There’s a great deal of ink spilled through the years about the friendship between Ronald Reagan and Tip O’Neill.
The two-term Republican president and the Democratic speaker-of-the-house might have disagreed on some policy matters, but were great friends, who, reportedly, enjoyed a drink together at the end of the day.
The reason why this particular across-the-aisles close friendship is cited so frequently whenever folks think back to a more civil, decent time in our political history is because the very notion of the two warring street gangs, who sport red and blue, getting along now seems ludicrous.
In the day and age of party servants, instead of public servants, if one Democrat or Republican voices dissent with a plank, or piece of legislation, trumpeted by their respective party, pettiness and punitive measures accompany such actions.
Take f’rinstance Sen. Rand Paul (R-KY), who did not voice support for President Donald Trump’s absurdly named “Big, Beautiful Bill.” Paul claimed that due to this blasphemous dissent, he had been barred from the annual White House picnic, and event that is typically attended by members of Congress and their families, and a measure of everyone fellowshipping across the aisle.
Paul voiced his disgust on the immature, petty and silly move that this was. “But petty vindictiveness like this…makes you wonder about the quality of people you’re dealing with,” Paul told reporters.
In response, Trump claimed that Paul had been invited, and that his attendance would give the President “more time to get [Paul’s] vote on the Big, Beautiful Bill, one of the greatest and most important pieces of legislation ever put before our Senators & Congressmen/women.”
So, someone is lying about the ordeal, or there may have been a miscommunication. Either way, there’s a few things to unpack here.
Trump is on-brand with the hyperbolic pitch about the megabill, referring to it in such a sacrosanct way, and even the name “Big, Beautiful Bill” is uniquely Trumpian. What fiscal conservatives like Paul have pointed out is that the bill, which passed through the House of Representatives, would come at a steep cost to the lowest-income Americans, roughly $1,600 per year, while awarding tax cuts to the top earners; increasing their incomes by an average of $12,000, annually, according to projections released by the non-partisan Congressional Budget Office.
The cuts to social safety net programs like Medicaid and the Supplemental Nutrition and Assistance Program (SNAP) have also been cited as particularly disastrous ramifications of the bill. Those cuts were factored in to justify the tax cuts to the billionaires, by the way.
Behind the flashy sloganeering of this bill, meaningful relief for struggling, working-class Americans is given the old once-over so that benefits can flow upward. While Trump has claimed the bill will boost our economy, it will do anything but.
By prioritizing tax breaks for the wealthiest Americans and large corporations over the struggle of We the People, that grocery bill will continue to climb. It’s not a trickle-down situation. Instead, it’s trickle-dry.
The bill’s proposed series of rollbacks on worker protections and environmental regulations under the guise of cutting red tape also opens the door for companies to exploit labor, ignore safety standards and pollute working-class communities without consequences.
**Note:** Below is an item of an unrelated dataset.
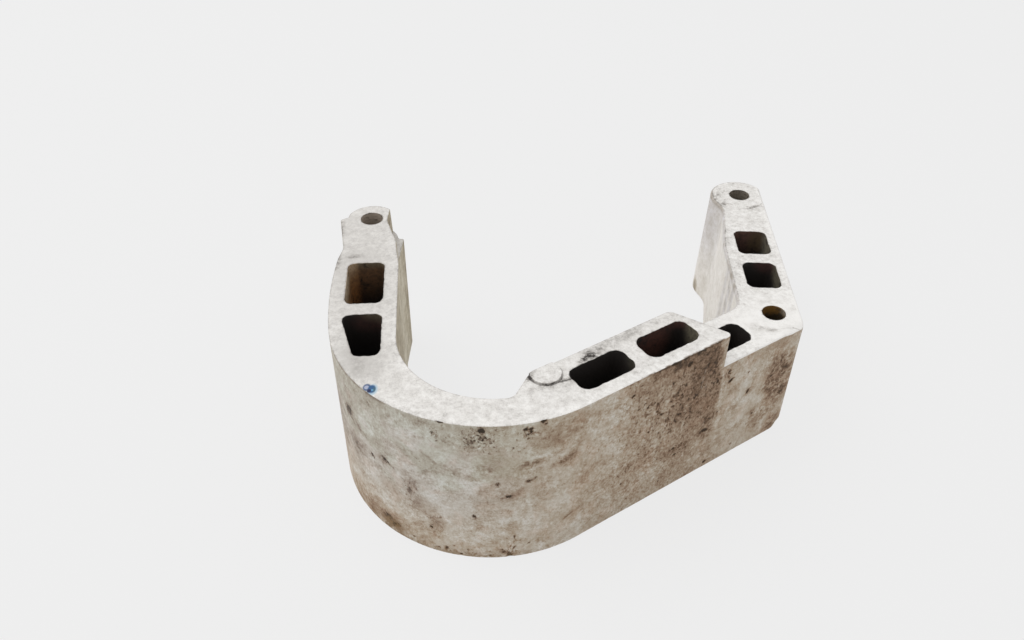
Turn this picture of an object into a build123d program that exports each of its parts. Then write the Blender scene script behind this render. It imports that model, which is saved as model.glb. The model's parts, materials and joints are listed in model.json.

These are the very communities that rely on strong oversight to keep their families safe and their jobs fair.
Another factor, and for brevity’s sake, I’ll end this screed after a couple more points, is that many of the bill’s infrastructure promises are based on private-public partnerships, which sound good on paper but often shift costs onto local taxpayers and result in tolls or fees that hit low-income earners the hardest. It’s a shell game: public money lines private pockets, and working people pay more for less.
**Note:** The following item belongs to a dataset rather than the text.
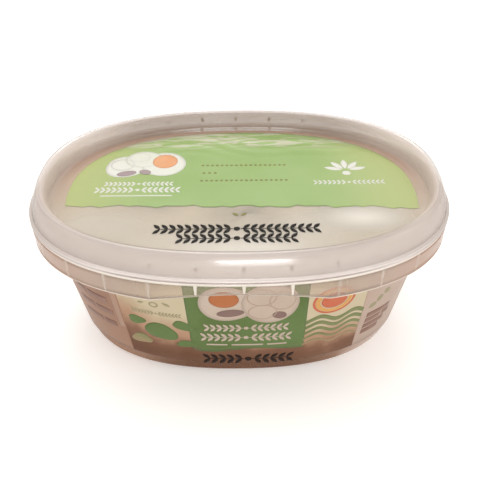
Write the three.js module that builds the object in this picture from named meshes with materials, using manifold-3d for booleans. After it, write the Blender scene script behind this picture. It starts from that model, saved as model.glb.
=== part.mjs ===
// A shut oval tub of knotted mozzarella: a tapered tub with a ribbed skirt under its rim, the sealing film on that
// rim, a lid with a raised crest that snaps over it, the label wrapped round the wall, and the cheese inside.
// Millimetres, +Z up. The origin is the middle of the base. The long way of the oval is X, and -Y is the front.
import * as THREE from "three";
import { mergeVertices } from "three/addons/utils/BufferGeometryUtils.js";
import Module from "manifold-3d";

const wasm = await Module();
wasm.setup();

// Driving dimensions. An inset is measured inwards from the lid's outer edge, all the way round the oval.
const packLength = 160;
const packWidth = 112.8;
const ovalPower = 2.33; // 2 is an ellipse, more is squarer
const ribCount = 28;
const aroundSteps = 4 * ribCount;
const gap = 0.3;

const lidEdgeHeight = 61;
const crestHeight = 70.5;
const crestWidth = 4;
const crestInset = 4.5;
const lidEdgeDepth = 1.2;
const lidLedge = 1.1;
const lidWall = 0.9;
const panelHeight = 63.4;
const panelInset = 8.6;
const panelThickness = 0.9;

const flangeThickness = 1.1;
const skirtInset = 0.3;
const skirtDepth = 8.7;
const skirtWall = 0.9;
const archRise = 4.3; // the skirt is lower at its two long sides, where a thumb lifts the lid
const archHalfWidth = 30;
const ribReach = 3.2;
const ribThickness = 0.8;

const wallTopInset = 5.8;
const wallSlope = 0.159; // inset gained for each millimetre down
const tubWall = 1;
const floorThickness = 1.2;
const cornerRadius = 8;

const labelThickness = 0.4;
const labelTop = 57.5;
const labelBottom = 9.5;
const filmThickness = 0.3;
const filmInset = 2.7;

const flangeTop = lidEdgeHeight - gap;
const flangeUnderside = flangeTop - flangeThickness;
const cornerAngle = Math.atan(wallSlope); // the wall's lean from upright
const crestRadius = crestWidth / 2;

// The oval: |x/a|^power + |y/b|^power = 1, walked in steps of equal length.
function signedPower(value) {
  return Math.sign(value) * Math.abs(value) ** (2 / ovalPower);
}

function ovalPoint(turn, inset) {
  return new THREE.Vector2(
    (packLength / 2 - inset) * signedPower(Math.cos(turn)),
    (packWidth / 2 - inset) * signedPower(Math.sin(turn)),
  );
}

function evenTurns(count) {
  const fine = 4000;
  const lengths = [0];
  for (let k = 1; k <= fine; k++) {
    const before = ovalPoint((2 * Math.PI * (k - 1)) / fine, 0);
    const after = ovalPoint((2 * Math.PI * k) / fine, 0);
    lengths.push(lengths[k - 1] + after.distanceTo(before));
  }
  const turns = [];
  for (let step = 0, k = 0; step < count; step++) {
    const wanted = (lengths[fine] * step) / count;
    while (lengths[k + 1] < wanted) k++;
    const part = (wanted - lengths[k]) / (lengths[k + 1] - lengths[k]);
    turns.push((2 * Math.PI * (k + part)) / fine);
  }
  return turns;
}

const turns = evenTurns(aroundSteps);

// One oval ring. Its height is a number, or a function of x along the tub.
function ring(inset, height) {
  return turns.map((turn) => {
    const point = ovalPoint(turn, inset);
    const z = typeof height === "function" ? height(point.x) : height;
    return new THREE.Vector3(point.x, point.y, z);
  });
}

// Insets and heights round an arc from one angle to another; 0 points outwards and a quarter turn points up.
function arcRings(centreInset, centreHeight, radius, fromAngle, toAngle, steps) {
  return Array.from({ length: steps + 1 }, (_, k) => {
    const angle = fromAngle + ((toAngle - fromAngle) * k) / steps;
    return ring(centreInset - radius * Math.cos(angle), centreHeight + radius * Math.sin(angle));
  });
}

// A closed skin over rings that run out along the underside, up, and back in: poleHeights are its two middles.
function skinOver(rings, poleHeights) {
  const positions = rings.flat().flatMap((point) => point.toArray());
  const faces = [];
  const at = (row, step) => row * aroundSteps + (step % aroundSteps);
  const joinedRows = poleHeights ? rings.length - 1 : rings.length;
  for (let row = 0; row < joinedRows; row++) {
    const next = (row + 1) % rings.length;
    for (let step = 0; step < aroundSteps; step++) {
      faces.push(at(row, step), at(row, step + 1), at(next, step + 1));
      faces.push(at(row, step), at(next, step + 1), at(next, step));
    }
  }
  if (poleHeights) {
    const bottom = positions.length / 3;
    positions.push(0, 0, poleHeights[0], 0, 0, poleHeights[1]);
    for (let step = 0; step < aroundSteps; step++) {
      faces.push(bottom, at(0, step + 1), at(0, step));
      faces.push(at(rings.length - 1, step), at(rings.length - 1, step + 1), bottom + 1);
    }
  }
  const geometry = new THREE.BufferGeometry();
  geometry.setAttribute("position", new THREE.Float32BufferAttribute(positions, 3));
  geometry.setIndex(faces);
  return geometry;
}

function solidFrom(geometry) {
  const bare = geometry.clone();
  bare.deleteAttribute("normal");
  bare.deleteAttribute("uv");
  const merged = mergeVertices(bare);
  return new wasm.Manifold(
    new wasm.Mesh({
      numProp: 3,
      vertProperties: merged.attributes.position.array,
      triVerts: new Uint32Array(merged.index.array),
    }),
  );
}

function geometryFrom(solid) {
  const mesh = solid.getMesh();
  const geometry = new THREE.BufferGeometry();
  geometry.setAttribute("position", new THREE.Float32BufferAttribute(mesh.vertProperties, 3));
  geometry.setIndex(Array.from(mesh.triVerts));
  return geometry;
}

function piece(name, geometry, color, roughness) {
  geometry.computeVertexNormals();
  const material = new THREE.MeshStandardMaterial({ color, roughness, metalness: 0 });
  const mesh = new THREE.Mesh(geometry, material);
  mesh.name = name;
  return mesh;
}

// The tub's leaning wall: its outer inset at a height.
function wallInset(height) {
  return wallTopInset + wallSlope * (flangeUnderside - height);
}

// Tub: base, rounded corner, wall, flange and hanging skirt, then back down the inside.
function tubRings() {
  const cornerInset = wallInset(cornerRadius) + cornerRadius / Math.cos(cornerAngle);
  const skirtLowEdge = (x) => {
    const alongArch = x / archHalfWidth;
    return flangeTop - skirtDepth + archRise * Math.max(0, 1 - alongArch * alongArch);
  };
  const innerRadius = cornerRadius - tubWall;
  const innerCornerHeight = floorThickness + innerRadius;
  const innerCornerInset = wallInset(innerCornerHeight) + tubWall + innerRadius / Math.cos(cornerAngle);
  const standingInset = cornerInset + 3;
  const skirtInnerInset = skirtInset + skirtWall;
  return [
    ring(standingInset, 0),
    ...arcRings(cornerInset, cornerRadius, cornerRadius, -Math.PI / 2, -cornerAngle, 4),
    ring(wallTopInset, flangeUnderside),
    ring(skirtInnerInset, flangeUnderside),
    ring(skirtInnerInset, (x) => skirtLowEdge(x)),
    ring(skirtInset, (x) => skirtLowEdge(x)),
    ring(skirtInset, flangeTop - 0.5),
    ring(skirtInset + 0.5, flangeTop),
    ring(wallTopInset + tubWall - 0.3, flangeTop),
    ring(wallTopInset + tubWall, flangeTop - 0.4),
    ...arcRings(innerCornerInset, innerCornerHeight, innerRadius, -cornerAngle, -Math.PI / 2, 3),
  ];
}

// A rib: a thin gusset under the flange, inside the skirt, narrower towards the skirt's lower edge.
function ribGeometry(index) {
  const outerInset = skirtInset + skirtWall / 2;
  const turn = turns[(index * aroundSteps) / ribCount];
  const foot = ovalPoint(turn, outerInset);
  const ahead = ovalPoint(turn + 0.01, outerInset);
  const behind = ovalPoint(turn - 0.01, outerInset);
  const alongAngle = Math.atan2(ahead.y - behind.y, ahead.x - behind.x);
  const archPart = Math.max(0, 1 - (foot.x / archHalfWidth) ** 2);
  const depth = skirtDepth - archRise * archPart - flangeThickness / 2 - 1;
  const outline = new THREE.Shape([
    new THREE.Vector2(0, 0),
    new THREE.Vector2(0, -depth),
    new THREE.Vector2(0.9, -depth),
    new THREE.Vector2(ribReach, 0),
  ]);
  const geometry = new THREE.ExtrudeGeometry(outline, { depth: ribThickness, bevelEnabled: false });
  geometry.translate(0, 0, -ribThickness / 2);
  // The outline's x becomes the way in, its y stays up, and its depth lies along the oval.
  const inwards = new THREE.Vector3(-Math.sin(alongAngle), Math.cos(alongAngle), 0);
  const up = new THREE.Vector3(0, 0, 1);
  const along = new THREE.Vector3().crossVectors(inwards, up);
  geometry.applyMatrix4(new THREE.Matrix4().makeBasis(inwards, up, along));
  geometry.translate(foot.x, foot.y, flangeTop - flangeThickness / 2);
  return geometry;
}

function tubGeometry() {
  let tub = solidFrom(skinOver(tubRings(), [0, floorThickness]));
  for (let index = 0; index < ribCount; index++) tub = tub.add(solidFrom(ribGeometry(index)));
  return geometryFrom(tub);
}

// Lid: the panel's underside, the hollow crest, the edge, and back over the outside to the sunken panel.
function lidRings() {
  const crestMiddle = crestHeight - crestRadius;
  const hollowRadius = crestRadius - lidWall;
  const edgeTop = lidEdgeHeight + lidEdgeDepth;
  const panelUnderside = panelHeight - panelThickness;
  return [
    ring(panelInset - 0.2, panelUnderside),
    ring(panelInset - lidWall, panelUnderside + 0.6),
    ...arcRings(crestInset, crestMiddle, hollowRadius, Math.PI, 0, 4),
    ring(lidLedge + lidWall, edgeTop),
    ring(lidLedge + lidWall, lidEdgeHeight),
    ring(0.25, lidEdgeHeight),
    ring(0, lidEdgeHeight + 0.25),
    ring(0, edgeTop - 0.25),
    ring(0.25, edgeTop),
    ring(lidLedge, edgeTop),
    ...arcRings(crestInset, crestMiddle, crestRadius, 0, Math.PI, 6),
    ring(panelInset - 0.9, panelHeight + 0.9),
    ring(panelInset, panelHeight),
  ];
}

function lidGeometry() {
  return skinOver(lidRings(), [panelHeight - panelThickness, panelHeight]);
}

// Sealing film: a thin plate on the flange, just under the lid's panel.
function filmGeometry() {
  const bottom = flangeTop + gap;
  const edgeRings = [ring(filmInset, bottom), ring(filmInset, bottom + filmThickness)];
  return skinOver(edgeRings, [bottom, bottom + filmThickness]);
}

// Label: a thin band just off the leaning wall.
function labelGeometry() {
  const innerInset = (height) => wallInset(height) - gap;
  const outerInset = (height) => innerInset(height) - labelThickness;
  return skinOver([
    ring(innerInset(labelBottom), labelBottom),
    ring(outerInset(labelBottom), labelBottom),
    ring(outerInset(labelTop), labelTop),
    ring(innerInset(labelTop), labelTop),
  ]);
}

// Cheese: plump knots, packed in two layers and fused where they press together. A knot is a fat bar, and those of
// the top layer have a second strand wrapped over it. Places are in millimetres, and turns about Z in degrees.
const knotHalfLength = 22.5;
const knotHalfWidth = 17;
const knotHalfHeight = 17;
const strandHalfWidth = 9.5;
const strandOverlap = 1.4;
const strandSlant = -24;

const lowerKnots = [
  { x: -39, y: 4, z: 19.5, turn: 80 },
  { x: -12, y: -19, z: 19.5, turn: 10 },
  { x: -10, y: 19, z: 19.5, turn: -12 },
  { x: 24, y: -19, z: 19.5, turn: -14 },
  { x: 25, y: 19, z: 19.5, turn: 16 },
  { x: 44, y: 0, z: 19.5, turn: 92 },
];
const upperKnots = [
  { x: -31, y: -3, z: 41.5, turn: 35 },
  { x: 2, y: -18, z: 41.5, turn: -20 },
  { x: 9, y: 18, z: 41.5, turn: 12 },
  { x: 40, y: -12, z: 41.5, turn: 40 },
];

function lobe({ x, y, z, turn }, halfLength, halfWidth, halfHeight, slant = 0) {
  const geometry = new THREE.SphereGeometry(1, 8, 6);
  geometry.rotateX(Math.PI / 2);
  geometry.scale(halfLength, halfWidth, halfHeight);
  geometry.rotateZ(THREE.MathUtils.degToRad(turn + slant));
  geometry.translate(x, y, z);
  return solidFrom(geometry);
}

function cheeseGeometry() {
  const bars = [...lowerKnots, ...upperKnots].map((place) =>
    lobe(place, knotHalfLength, knotHalfWidth, knotHalfHeight),
  );
  const strands = upperKnots.map((place) =>
    lobe(
      place,
      strandHalfWidth,
      knotHalfWidth + strandOverlap,
      knotHalfHeight + strandOverlap,
      strandSlant,
    ),
  );
  return geometryFrom([...bars, ...strands].reduce((heap, next) => heap.add(next)));
}

const pack = new THREE.Group();
pack.add(piece("tub", tubGeometry(), 0xcdbfb4, 0.4));
pack.add(piece("label", labelGeometry(), 0x79895f, 0.5));
pack.add(piece("cheese_knots", cheeseGeometry(), 0xf1ead8, 0.35));
pack.add(piece("seal_film", filmGeometry(), 0xb2c78b, 0.35));
pack.add(piece("lid", lidGeometry(), 0xd5cbc4, 0.35));

export default pack;
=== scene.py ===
import math

import bpy
import numpy as np
from mathutils import Matrix, Vector


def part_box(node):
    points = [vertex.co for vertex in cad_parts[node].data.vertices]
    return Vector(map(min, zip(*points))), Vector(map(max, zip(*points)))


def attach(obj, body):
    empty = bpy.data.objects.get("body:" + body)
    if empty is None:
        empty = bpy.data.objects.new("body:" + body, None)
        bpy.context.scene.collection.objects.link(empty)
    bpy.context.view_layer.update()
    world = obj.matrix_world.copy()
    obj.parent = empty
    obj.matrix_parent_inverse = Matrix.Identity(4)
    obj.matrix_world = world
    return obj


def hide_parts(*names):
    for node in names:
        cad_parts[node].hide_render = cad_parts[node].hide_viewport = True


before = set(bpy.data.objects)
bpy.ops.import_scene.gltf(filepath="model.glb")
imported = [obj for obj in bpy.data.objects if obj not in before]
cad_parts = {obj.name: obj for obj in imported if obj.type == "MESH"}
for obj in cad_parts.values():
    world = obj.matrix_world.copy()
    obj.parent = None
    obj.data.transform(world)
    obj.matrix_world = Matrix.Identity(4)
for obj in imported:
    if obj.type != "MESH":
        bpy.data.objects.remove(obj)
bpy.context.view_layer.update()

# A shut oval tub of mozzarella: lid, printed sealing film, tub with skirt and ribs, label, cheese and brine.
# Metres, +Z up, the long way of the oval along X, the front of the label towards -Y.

mm = 0.001
lidLow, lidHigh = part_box("lid")
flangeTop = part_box("tub")[1][2]
labelLow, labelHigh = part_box("label")
filmLow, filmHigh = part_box("seal_film")
body = "root"

oval = {
    "halfLength": lidHigh[0],
    "halfWidth": lidHigh[1],
    "power": 2.33,             # 2 is an ellipse, more is squarer
    "ribs": 28,
    "stepsPerRib": 12,
    "chords": 4000,
}
print("frame read")


# Oval: |x/a|^power + |y/b|^power = 1. An inset is taken off both half sizes.

def signedPower(value):
    # sign(v) |v|^(2 / power)
    return np.sign(value) * np.abs(value) ** (2 / oval["power"])


def ovalXY(turn, inset):
    # x = (a - inset) S(cos t), y = (b - inset) S(sin t)
    x = (oval["halfLength"] - inset) * signedPower(np.cos(turn))
    y = (oval["halfWidth"] - inset) * signedPower(np.sin(turn))
    return x, y


def ovalReach(x, y, inset):
    # |x/a|^power + |y/b|^power: 0 on the axis, 1 on the oval
    along = np.abs(x / (oval["halfLength"] - inset)) ** oval["power"]
    return along + np.abs(y / (oval["halfWidth"] - inset)) ** oval["power"]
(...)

The Big, Beautiful Bill has been presented to We the People in a manner reflecting the typical Trumpian tone and structure strategy — branding and spectacle over substance. It’s sold as a populist win, but its true beneficiaries are the elite. Working-class Americans deserve policies that lift them up — not more empty promises wrapped in gold lettering.
As Joseph Welch famously asked Senator Joseph McCarthy, “have you no sense of decency?”. The same can be asked of the Trump White House and those members of Congress who voted to approve this bill. Decency by We the People would involve the President and Congress admitting that they’ve erred; 86’ing this bill and working together to provide actual meaningful legislation in a reconciliation bill that actually helps working-class people, something that would actually mean good news for the people doing the real work in this country.
It's a far cry from when Tip O’Neill would tell President Reagan “I’ll cut a deal on Social Security if you let me focus on taxing the wealthier people.”
Common ground can still be found, and deals can be made to benefit We the People, or at least I think it’s still in the realm of possibilities.